Point 2: Understanding momentum gives me confidence that I’m analyzing the correct trend direction for the trade. It also helps estimate how long the trade might take to play out, so I can save energy and stay prepared. ✔
Momentum: Reversal Momentum.
Reversal momentum in trading refers to a sudden shift in price direction, showing that control is changing from one side of the market to the other, from buyers to sellers or sellers to buyers.
Key points:
- It signals a possible end to the current trend.
- It often appears after a strong move begins to lose strength.
- A sharp move in the opposite direction shows that new momentum is building in that direction.
- It can mark the beginning of a trend reversal or a major pullback.
Reversal Momentum in Uptrend.

Learning from above image:
- This is an impulsive move in an uptrend with a strong trend.
- This is a sideways uptrend with a weak trend, often seen after the end of an impulsive move.
- This is a strong imbalance and impulsive move to the downside that breaks through multiple weak sideways Breaks of Structure (BoS).
- This is an impulsive move from the supply zone, where I should look to take a reversal short trade.
Reversal Momentum in Downtrend.

Learning from the above image:
- This is an impulsive move in a downtrend with a strong trend.
- This is a sideways downtrend with a weak trend, often seen after the end of an impulsive move.
- This is a strong imbalance and impulsive move to the upside that breaks through multiple weak sideways Breaks of Structure (BoS).
- This is an impulsive move from the demand zone, where I should look to take a reversal long trade.
Very Important Note: The best reversal trade occurs when an imbalance forms opposite to the main trend at the end of a major move, breaking through multiple Breaks of Structure (BoS).

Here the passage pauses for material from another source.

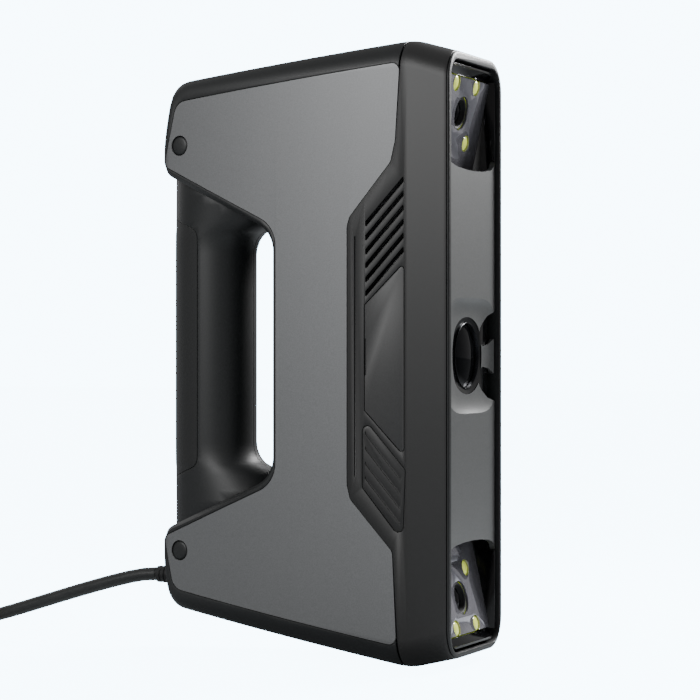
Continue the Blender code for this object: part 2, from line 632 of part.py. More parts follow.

This indicates that trend continuation participants are weakening, while institutions are stepping in with strong momentum, reversing the trend and creating the imbalance. Ideally, the pullback should also be weak, which helps double-confirm that the reversal move is now stronger, as price struggles to retest the previous zone. We then trade the reversal move, as it presents high-probability confluence conditions.
Point 3: In a reversal momentum, look for the trend to lose strength and signs of smaller candles forming after larger candles, indicating the strength is weakening. Then, wait for a strong impulsive move that breaks through multiple weak sideways Breaks of Structure (BoS). Finally, wait for the price to pull back and take the trade during the retest phase due to the imbalance. ✔
Redefined Entries

Risk Entry
🔹Risk Entry: A risk entry is when you enter a trade immediately at a key level (like a demand/supply zone or imbalance), without waiting for price to confirm it’s going to reverse.
Purpose:
You’re trying to catch the move early with the best entry price and tightest stop loss.
Pros:
- Early entry = better Risk:Reward ratio (RRR)
- Smaller stop loss = bigger potential gain
Cons:
- Lower probability: Price might break the zone instead of reversing
- Higher chance of stop-out
Confirmation Entry
🔸 Confirmation Entry: A confirmation entry waits for price action to prove the reversal—like a Break of Structure (BoS), shift in order flow, or reversal candlestick pattern.
Purpose:
To increase your probability of success by trading with confirmation that the reversal is happening.
Pros:
- Higher probability: More signs that your trade idea is valid
- Greater confidence in the move
Cons:
- Entry happens later = lower RRR
- Sometimes you miss the trade if it moves quickly
Quick Summary Table: Risk Entry Vs Confirmation Entry.
| Feature | Risk Entry | Confirmation Entry |
| Entry Timing | Before confirmation | After confirmation |
| Risk:Reward Ratio | High | Moderate |
| Win Rate | Lower | Higher |
| Stop Loss | Tighter | Wider (usually) |
| Confidence Level | Moderate | High |
| Use Case | When I am confident in zone | When I want more safety |
Very Important Note: To make a Confirmation Entry high-probability and accurate, wait for the price to enter the zone, then shift to the Low Time Frame (LTF) and look for a confirmed Break of Structure (BoS) in the opposite direction. Once confirmed, mark the new zone on the (LTF) and take your entry from there.
Point 4: Both Risk Entry and Confirmation Entry are good. The key is knowing when to avoid a Risk Entry and choose a Confirmation Entry instead. This is especially important when the incoming move is a strong, impulsive push, as price may break through your zone and hit my stop-loss. ✔
Closing Comment.
Momentum and Refined Entries are easy to understand, but I need to include them in my trading plan and practice them consistently to build confidence and improve my trade execution.